# Evic VTC Mini Sleeve



## Chris du Toit (24/11/15)

Any vendors have sleeves for the VTC Mini?


----------



## Vaperite South Africa (24/11/15)

We do. Not on the website however. But can arrange to ship if you want to PM your requirement. R40 each, 4 different colours


----------



## Frostbite (24/11/15)

Hey, we do. They are on our site :http://www.atomixvapes.co.za/products/evic-vtc-mini-silicone-sleeve)


----------



## Vaperite South Africa (24/11/15)

Here's the link: http://vaperite.co.za/product/evic-vtc-mini-silicone-sleeves/


----------



## Wyvern (4/12/15)

I am gonna revive this thread quickly

I need a sleeve asap but looking for one in cape town if possible. Otherwise I will order and wait till monday but at the rate I am damaging my mod (pro tip when they say do not operate heavy machinery after an op - that means mods as well)


----------



## wiesbang (4/12/15)

Wyvern said:


> I am gonna revive this thread quickly
> 
> I need a sleeve asap but looking for one in cape town if possible. Otherwise I will order and wait till monday but at the rate I am damaging my mod (pro tip when they say do not operate heavy machinery after an op - that means mods as well)

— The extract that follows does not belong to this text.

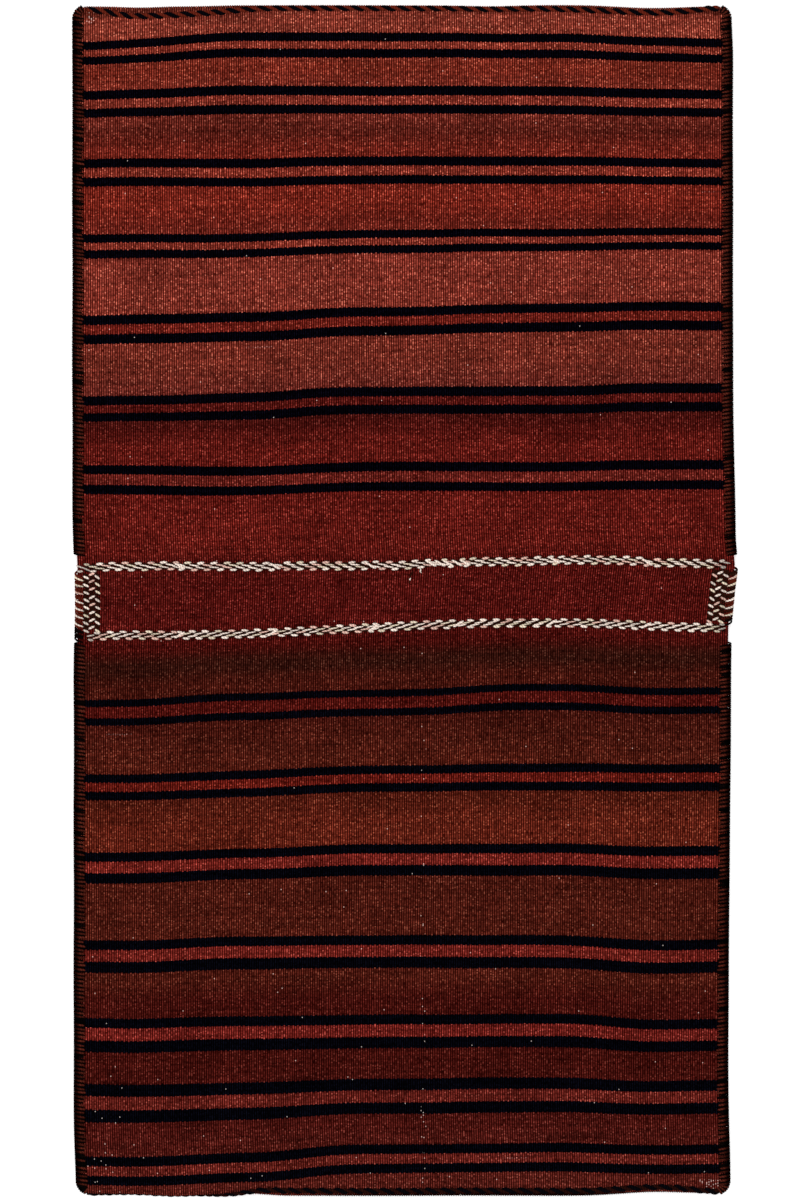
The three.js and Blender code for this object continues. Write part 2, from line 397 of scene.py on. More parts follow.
# The dye lots of the ground, from the top fold down, each at the height where it shows fully.
ROSE, FADED, MADDER, DEEP = "#7f362a", "#772f25", "#6b231a", "#5d1914"
WINE, DARK_WINE, WALNUT, BRICK, RUSSET = "#4f1310", "#40110d", "#33130d", "#5b2015", "#4a1a12"
DYE_LOTS = [
    (512, ROSE), (496, ROSE), (470, "#6d261b"), (440, FADED), (414, "#551e17"),
    (398, MADDER), (350, "#74251b"), (335, "#642018"), (300, FADED), (268, FADED), (215, "#6d2b21"),
    (190, "#62261f"), (160, "#43110e"), (138, DEEP), (50, DEEP), (26, WINE), (-22, WINE),
    (-36, "#450f0c"), (-48, WALNUT), (-56, WALNUT), (-66, "#43160f"), (-100, "#40140e"),
    (-122, RUSSET), (-175, "#501c12"), (-192, BRICK), (-214, BRICK), (-245, RUSSET),
    (-330, RUSSET), (-348, DARK_WINE), (-405, DARK_WINE), (-460, "#471511"), (-512, "#541e18"),
]
WOVEN_REACH = 545.0  # the ramp of dye lots runs this far each way from the middle
BETWEEN_SHARE = 0.75  # how far the dye between two stripes covers the lot around them
# Tints of the painted shade in the rib valleys, the painted highlight on the crests, and the painted glint
# on a few beads.
VALLEY_SHADE_TINT, CREST_HIGHLIGHT_TINT, GLINT_TINT = (0.3, 0.17, 0.15, 1), (2.3, 2.5, 2.5, 1), (1.7, 2.6, 2.6, 1)
GLINT_LUCK, RUN_LUCK = 0.92, 0.9998  # picks luckier than these glint, or are faintly paled in a run
# Painted shade round the outside of the fold: the weft where it begins, and the length over which it
# deepens.
FOLD_SHADE_FROM, FOLD_SHADE_OVER = 517.5, 5.0
WORN_WARP = "#ecdcd2"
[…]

I will bring some bubble wrap with tomorrow

Reactions: Funny 1


----------



## Wyvern (4/12/15)

wiesbang said:


> I will bring some bubble wrap with tomorrow


Hahahahaha ow ow ow 

ok dont make me laugh  I have bubble wrap and have been tempted to do that. I dont want to cover the mod with a vinyl I have decided since I love the blue. but I have chips in it now that is driving me nuts.


----------



## wiesbang (4/12/15)

Wyvern said:


> Hahahahaha ow ow ow
> 
> ok dont make me laugh  I have bubble wrap and have been tempted to do that. I dont want to cover the mod with a vinyl I have decided since I love the blue. but I have chips in it now that is driving me nuts.


How about clear vinyl?

Reactions: Winner 1


----------



## Wyvern (4/12/15)

wiesbang said:


> How about clear vinyl?


That will work I believe


----------



## wiesbang (4/12/15)

Wyvern said:


> That will work I believe


I dont have vinyl but I do have contact paper... almost same thing i guess


----------



## Wyvern (4/12/15)

Hehehe we can have a look tomorrow  Thanks


----------